-- start TASK INPUT --
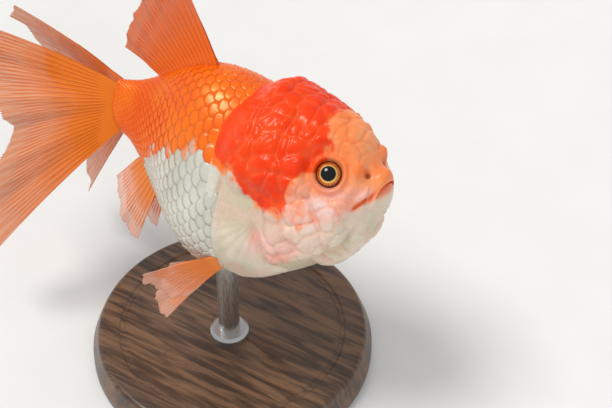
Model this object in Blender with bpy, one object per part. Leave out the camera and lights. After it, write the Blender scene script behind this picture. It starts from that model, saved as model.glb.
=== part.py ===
"""Oranda goldfish, life size, held on a display stand.

The fish is drawn in its own axes, X to the nose, Y to its left and Z to its back, in hundredths
of its standard length. One closed body is pulled from a ball, parted into named pieces by thin
cuts, and set on the stand with its nose up and its right flank turned upwards.
"""
from math import acos, atan2, cos, degrees, pi, radians, sin, sqrt, tau

import bmesh
import bpy
from mathutils import Matrix, Vector

# Driving dimensions, in metres and degrees
STANDARD_LENGTH = 0.088  # tip of the mouth to the root of the tail fin
UNIT = STANDARD_LENGTH / 100  # the fish is drawn in hundredths of that
GAP = 0.0003  # space between neighbouring pieces
SLIVER = 0.03  # points nearer than this after a cut are merged, in hundredths of the length
FIN_THICKNESS = 0.0007
PITCH = 9.0  # nose up
ROLL = 16.0  # right flank up
FISH_CENTRE = (0.002, 0.006, 0.071)  # middle of the body above the stand
BASE_RADIUS = 0.040
BASE_HEIGHT = 0.009
BASE_BEVEL = 0.0015
ROD_RADIUS = 0.003
ROD_STATION = 57  # where the rod meets the belly

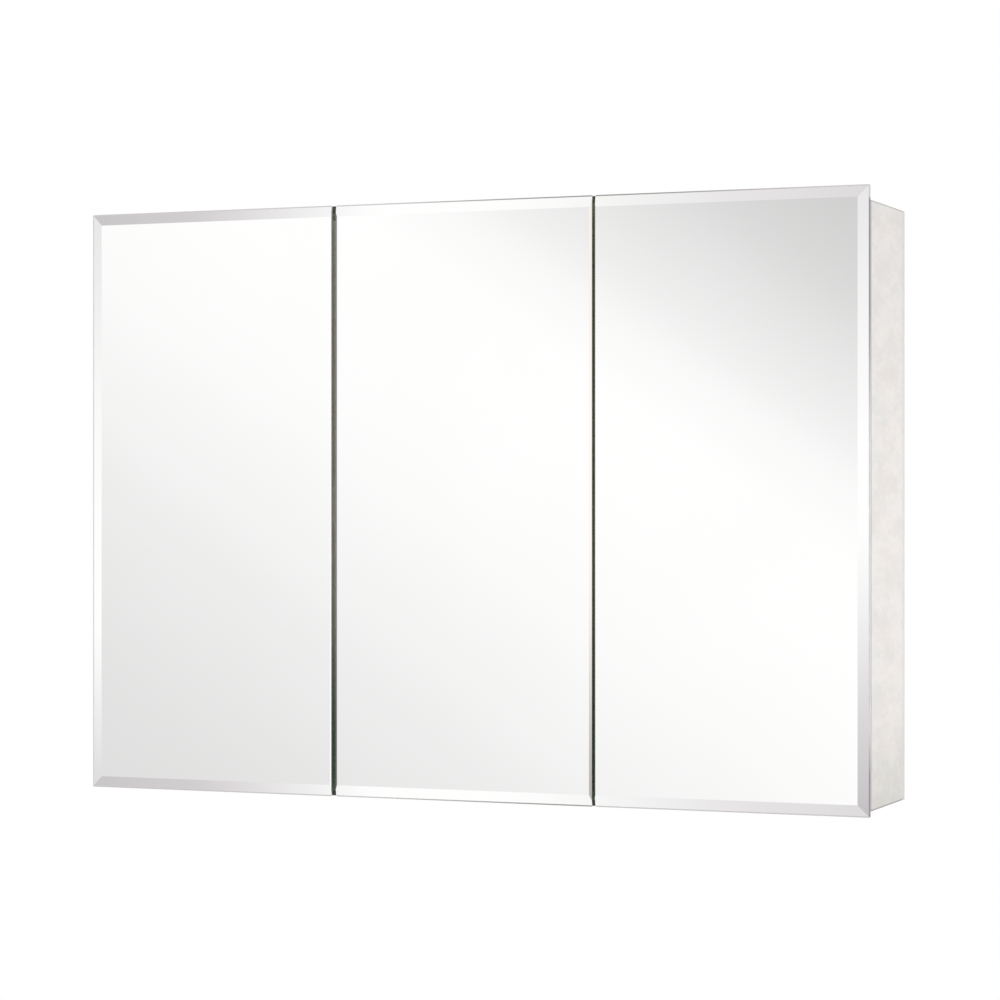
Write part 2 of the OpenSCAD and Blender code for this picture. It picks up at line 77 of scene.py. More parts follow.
class Graph:
    """A node tree with short calls that add a node and return its output socket."""

    def __init__(self, tree):
        self.tree = tree
        tree.nodes.clear()

    def add(self, kind, **settings):
        """Adds a node with these settings."""
        node = self.tree.nodes.new(kind)
        for key, value in settings.items():
            setattr(node, key, value)
        return node

    def feed(self, socket, value):
        """Gives an input socket a constant, or a link from another socket."""
        if isinstance(value, bpy.types.NodeSocket):
            self.tree.links.new(value, socket)
        else:
            socket.default_value = value

    def math(self, operation, a, b=0.0):
        """Works out one number from two."""
        node = self.add("ShaderNodeMath", operation=operation)
        self.feed(node.inputs[0], a)
        self.feed(node.inputs[1], b)
        return node.outputs[0]

    def step(self, value, start, end, low=0.0, high=1.0, curve="SMOOTHSTEP"):
        """Goes from low to high as the value goes from start to end, and stays level outside that."""
        node = self.add("ShaderNodeMapRange", interpolation_type=curve)
        inputs = {"Value": value, "From Min": start, "From Max": end, "To Min": low, "To Max": high}
        for name, item in inputs.items():
            self.feed(node.inputs[name], item)
        return node.outputs["Result"]

    def mix(self, factor, a, b):
        """Mixes two colours."""
        node = self.add("ShaderNodeMix", data_type="RGBA")
        self.feed(node.inputs[0], factor)
        self.feed(node.inputs[6], a)
        self.feed(node.inputs[7], b)
        return node.outputs[2]

    def tint(self, a, b):
        """Multiplies two colours."""
        node = self.add("ShaderNodeMix", data_type="RGBA", blend_type="MULTIPLY")
        node.inputs[0].default_value = 1.0
        self.feed(node.inputs[6], a)
        self.feed(node.inputs[7], b)
        return node.outputs[2]

    def blend(self, factor, a, b):
        """Mixes two numbers."""
        node = self.add("ShaderNodeMix", data_type="FLOAT")
        self.feed(node.inputs[0], factor)
        self.feed(node.inputs[2], a)
        self.feed(node.inputs[3], b)
        return node.outputs[0]

    def place(self, stretch=EVEN):
        """Object coordinates in metres, scaled along each axis."""
        coords = self.add("ShaderNodeTexCoord").outputs["Object"]
        mapping = self.add("ShaderNodeMapping")
        self.feed(mapping.inputs["Vector"], coords)
        mapping.inputs["Scale"].default_value = stretch
        return mapping.outputs["Vector"]

    def along(self, axis):
        """Object coordinate along one axis, in metres."""
        parts = self.add("ShaderNodeSeparateXYZ")
        self.feed(parts.inputs[0], self.place())
        return parts.outputs[axis]

    def noise(self, scale, detail=2.0, stretch=EVEN):
        """Noise, mostly between 0.3 and 0.7."""
        node = self.add("ShaderNodeTexNoise")
        self.feed(node.inputs["Vector"], self.place(stretch))
        node.inputs["Scale"].default_value = scale
        node.inputs["Detail"].default_value = detail
        return node.outputs["Fac"]

    def mottle(self, scale, detail=2.0, stretch=EVEN):
        """Noise spread over 0 to 1."""
        return self.step(self.noise(scale, detail, stretch), 0.3, 0.7)

    def bump(self, height, distance, strength=0.3):
        """Normals bent by a height, at a distance in metres."""
        node = self.add("ShaderNodeBump")
        self.feed(node.inputs["Height"], height)
        node.inputs["Distance"].default_value = distance
        node.inputs["Strength"].default_value = strength
        return node.outputs["Normal"]

    def ramp(self, value, low, high, stops):
        """Smooth curve of brightness through (value, brightness) stops between low and high."""
        node = self.add("ShaderNodeValToRGB")
        node.color_ramp.interpolation = "CARDINAL"
        elements = node.color_ramp.elements
        while len(elements) < len(stops):
            elements.new(0.5)
        for element, (at, grey) in zip(elements, stops):
            element.position = (at - low) / (high - low)
            element.color = (grey, grey, grey, 1.0)
        self.feed(node.inputs["Fac"], self.step(value, low, high, curve="LINEAR"))
        return node.outputs["Color"]


def shade(colour, factor=1.0):
    """A colour scaled in brightness, with alpha 1."""
    return tuple(min(1.0, c * factor) for c in colour[:3]) + (1.0,)


def principled(name, **constants):
    """A new material with its graph and shader, whose sockets take the constants."""
    material = bpy.data.materials.new(name)
    material.use_nodes = True
    graph = Graph(material.node_tree)
    shader = graph.add("ShaderNodeBsdfPrincipled")
    out = graph.add("ShaderNodeOutputMaterial")
    graph.tree.links.new(shader.outputs["BSDF"], out.inputs["Surface"])
    for key, value in constants.items():
        shader.inputs[key.replace("_", " ")].default_value = value
    return material, graph, shader


# --------------------------------------------------------------------------------------
# Powder coats, and the shade painted from place to place on the coated pieces
# --------------------------------------------------------------------------------------

# The painted shade on the glass edges and behind the seams turns darker, and mostly green, between these
# heights
GREEN_FROM = -0.05
GREEN_TO = -0.28


def powder_coat(name, colour, mottle=0.03, blotch=45.0, finish=None, stretch=EVEN):
    """Powder-coated sheet: soft blotches of tone and warmth, and a fine orange-peel skin."""
    material, g, shader = principled(name, Coat_Weight=0.12, Coat_Roughness=0.35)
    fine_blotch = blotch * 3.5
    broad_blotch = blotch * 0.6
    tone = g.blend(0.4, g.noise(blotch, 3.0, stretch), g.noise(fine_blotch, 2.0, stretch))
    base = g.mix(g.step(tone, 0.36, 0.64), shade(colour, 1.0 - mottle), shade(colour, 1.0 + mottle))
    cool = (0.985, 1.0, 0.99, 1.0)
    warm = (1.01, 0.995, 0.985, 1.0)
    warmth = g.step(g.noise(broad_blotch, 2.0, stretch), 0.38, 0.62)
    base = g.tint(base, g.mix(warmth, cool, warm))
    if finish:
        base = finish(g, base)
    g.feed(shader.inputs["Base Color"], base)
    g.feed(shader.inputs["Roughness"], g.blend(g.mottle(300.0), 0.42, 0.54))
    g.feed(shader.inputs["Normal"], g.bump(g.noise(1100.0, 1.0), 0.05 * MM, 0.35))
    return material


def lower_part(g):
    """The part of the height where the glass edges and the seams get their darker, mostly green painted
    shade.
    """
    return g.step(g.along("Z"), GREEN_FROM, GREEN_TO)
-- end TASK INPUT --
Give an exact repetition of all the material.

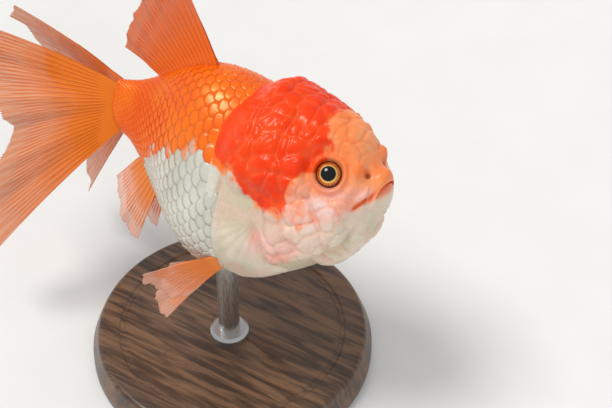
Model this object in Blender with bpy, one object per part. Leave out the camera and lights. After it, write the Blender scene script behind this picture. It starts from that model, saved as model.glb.
=== part.py ===
"""Oranda goldfish, life size, held on a display stand.

The fish is drawn in its own axes, X to the nose, Y to its left and Z to its back, in hundredths
of its standard length. One closed body is pulled from a ball, parted into named pieces by thin
cuts, and set on the stand with its nose up and its right flank turned upwards.
"""
from math import acos, atan2, cos, degrees, pi, radians, sin, sqrt, tau

import bmesh
import bpy
from mathutils import Matrix, Vector

# Driving dimensions, in metres and degrees
STANDARD_LENGTH = 0.088  # tip of the mouth to the root of the tail fin
UNIT = STANDARD_LENGTH / 100  # the fish is drawn in hundredths of that
GAP = 0.0003  # space between neighbouring pieces
SLIVER = 0.03  # points nearer than this after a cut are merged, in hundredths of the length
FIN_THICKNESS = 0.0007
PITCH = 9.0  # nose up
ROLL = 16.0  # right flank up
FISH_CENTRE = (0.002, 0.006, 0.071)  # middle of the body above the stand
BASE_RADIUS = 0.040
BASE_HEIGHT = 0.009
BASE_BEVEL = 0.0015
ROD_RADIUS = 0.003
ROD_STATION = 57  # where the rod meets the belly

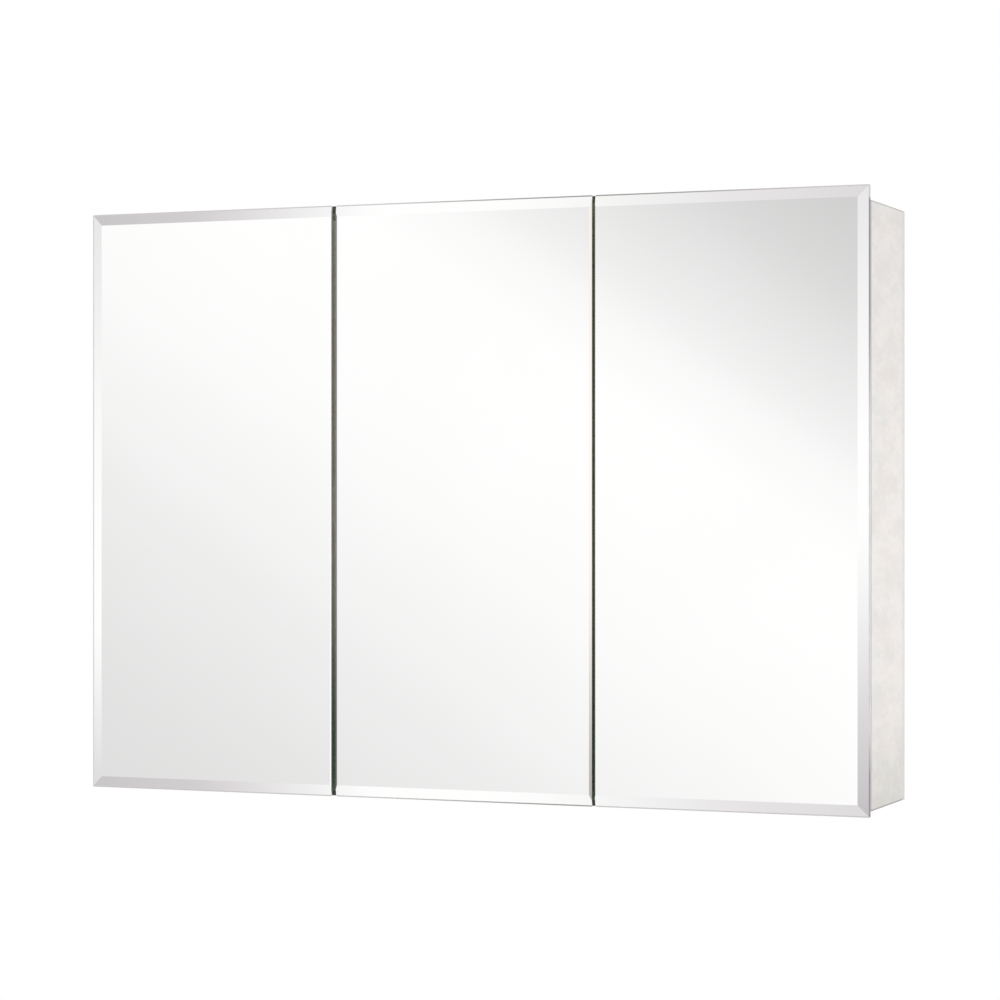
Write part 2 of the OpenSCAD and Blender code for this picture. It picks up at line 77 of scene.py. More parts follow.
class Graph:
    """A node tree with short calls that add a node and return its output socket."""

    def __init__(self, tree):
        self.tree = tree
        tree.nodes.clear()

    def add(self, kind, **settings):
        """Adds a node with these settings."""
        node = self.tree.nodes.new(kind)
        for key, value in settings.items():
            setattr(node, key, value)
        return node

    def feed(self, socket, value):
        """Gives an input socket a constant, or a link from another socket."""
        if isinstance(value, bpy.types.NodeSocket):
            self.tree.links.new(value, socket)
        else:
            socket.default_value = value

    def math(self, operation, a, b=0.0):
        """Works out one number from two."""
        node = self.add("ShaderNodeMath", operation=operation)
        self.feed(node.inputs[0], a)
        self.feed(node.inputs[1], b)
        return node.outputs[0]

    def step(self, value, start, end, low=0.0, high=1.0, curve="SMOOTHSTEP"):
        """Goes from low to high as the value goes from start to end, and stays level outside that."""
        node = self.add("ShaderNodeMapRange", interpolation_type=curve)
        inputs = {"Value": value, "From Min": start, "From Max": end, "To Min": low, "To Max": high}
        for name, item in inputs.items():
            self.feed(node.inputs[name], item)
        return node.outputs["Result"]

    def mix(self, factor, a, b):
        """Mixes two colours."""
        node = self.add("ShaderNodeMix", data_type="RGBA")
        self.feed(node.inputs[0], factor)
        self.feed(node.inputs[6], a)
        self.feed(node.inputs[7], b)
        return node.outputs[2]

    def tint(self, a, b):
        """Multiplies two colours."""
        node = self.add("ShaderNodeMix", data_type="RGBA", blend_type="MULTIPLY")
        node.inputs[0].default_value = 1.0
        self.feed(node.inputs[6], a)
        self.feed(node.inputs[7], b)
        return node.outputs[2]

    def blend(self, factor, a, b):
        """Mixes two numbers."""
        node = self.add("ShaderNodeMix", data_type="FLOAT")
        self.feed(node.inputs[0], factor)
        self.feed(node.inputs[2], a)
        self.feed(node.inputs[3], b)
        return node.outputs[0]

    def place(self, stretch=EVEN):
        """Object coordinates in metres, scaled along each axis."""
        coords = self.add("ShaderNodeTexCoord").outputs["Object"]
        mapping = self.add("ShaderNodeMapping")
        self.feed(mapping.inputs["Vector"], coords)
        mapping.inputs["Scale"].default_value = stretch
        return mapping.outputs["Vector"]

    def along(self, axis):
        """Object coordinate along one axis, in metres."""
        parts = self.add("ShaderNodeSeparateXYZ")
        self.feed(parts.inputs[0], self.place())
        return parts.outputs[axis]

    def noise(self, scale, detail=2.0, stretch=EVEN):
        """Noise, mostly between 0.3 and 0.7."""
        node = self.add("ShaderNodeTexNoise")
        self.feed(node.inputs["Vector"], self.place(stretch))
        node.inputs["Scale"].default_value = scale
        node.inputs["Detail"].default_value = detail
        return node.outputs["Fac"]

    def mottle(self, scale, detail=2.0, stretch=EVEN):
        """Noise spread over 0 to 1."""
        return self.step(self.noise(scale, detail, stretch), 0.3, 0.7)

    def bump(self, height, distance, strength=0.3):
        """Normals bent by a height, at a distance in metres."""
        node = self.add("ShaderNodeBump")
        self.feed(node.inputs["Height"], height)
        node.inputs["Distance"].default_value = distance
        node.inputs["Strength"].default_value = strength
        return node.outputs["Normal"]

    def ramp(self, value, low, high, stops):
        """Smooth curve of brightness through (value, brightness) stops between low and high."""
        node = self.add("ShaderNodeValToRGB")
        node.color_ramp.interpolation = "CARDINAL"
        elements = node.color_ramp.elements
        while len(elements) < len(stops):
            elements.new(0.5)
        for element, (at, grey) in zip(elements, stops):
            element.position = (at - low) / (high - low)
            element.color = (grey, grey, grey, 1.0)
        self.feed(node.inputs["Fac"], self.step(value, low, high, curve="LINEAR"))
        return node.outputs["Color"]


def shade(colour, factor=1.0):
    """A colour scaled in brightness, with alpha 1."""
    return tuple(min(1.0, c * factor) for c in colour[:3]) + (1.0,)


def principled(name, **constants):
    """A new material with its graph and shader, whose sockets take the constants."""
    material = bpy.data.materials.new(name)
    material.use_nodes = True
    graph = Graph(material.node_tree)
    shader = graph.add("ShaderNodeBsdfPrincipled")
    out = graph.add("ShaderNodeOutputMaterial")
    graph.tree.links.new(shader.outputs["BSDF"], out.inputs["Surface"])
    for key, value in constants.items():
        shader.inputs[key.replace("_", " ")].default_value = value
    return material, graph, shader


# --------------------------------------------------------------------------------------
# Powder coats, and the shade painted from place to place on the coated pieces
# --------------------------------------------------------------------------------------

# The painted shade on the glass edges and behind the seams turns darker, and mostly green, between these
# heights
GREEN_FROM = -0.05
GREEN_TO = -0.28


def powder_coat(name, colour, mottle=0.03, blotch=45.0, finish=None, stretch=EVEN):
    """Powder-coated sheet: soft blotches of tone and warmth, and a fine orange-peel skin."""
    material, g, shader = principled(name, Coat_Weight=0.12, Coat_Roughness=0.35)
    fine_blotch = blotch * 3.5
    broad_blotch = blotch * 0.6
    tone = g.blend(0.4, g.noise(blotch, 3.0, stretch), g.noise(fine_blotch, 2.0, stretch))
    base = g.mix(g.step(tone, 0.36, 0.64), shade(colour, 1.0 - mottle), shade(colour, 1.0 + mottle))
    cool = (0.985, 1.0, 0.99, 1.0)
    warm = (1.01, 0.995, 0.985, 1.0)
    warmth = g.step(g.noise(broad_blotch, 2.0, stretch), 0.38, 0.62)
    base = g.tint(base, g.mix(warmth, cool, warm))
    if finish:
        base = finish(g, base)
    g.feed(shader.inputs["Base Color"], base)
    g.feed(shader.inputs["Roughness"], g.blend(g.mottle(300.0), 0.42, 0.54))
    g.feed(shader.inputs["Normal"], g.bump(g.noise(1100.0, 1.0), 0.05 * MM, 0.35))
    return material


def lower_part(g):
    """The part of the height where the glass edges and the seams get their darker, mostly green painted
    shade.
    """
    return g.step(g.along("Z"), GREEN_FROM, GREEN_TO)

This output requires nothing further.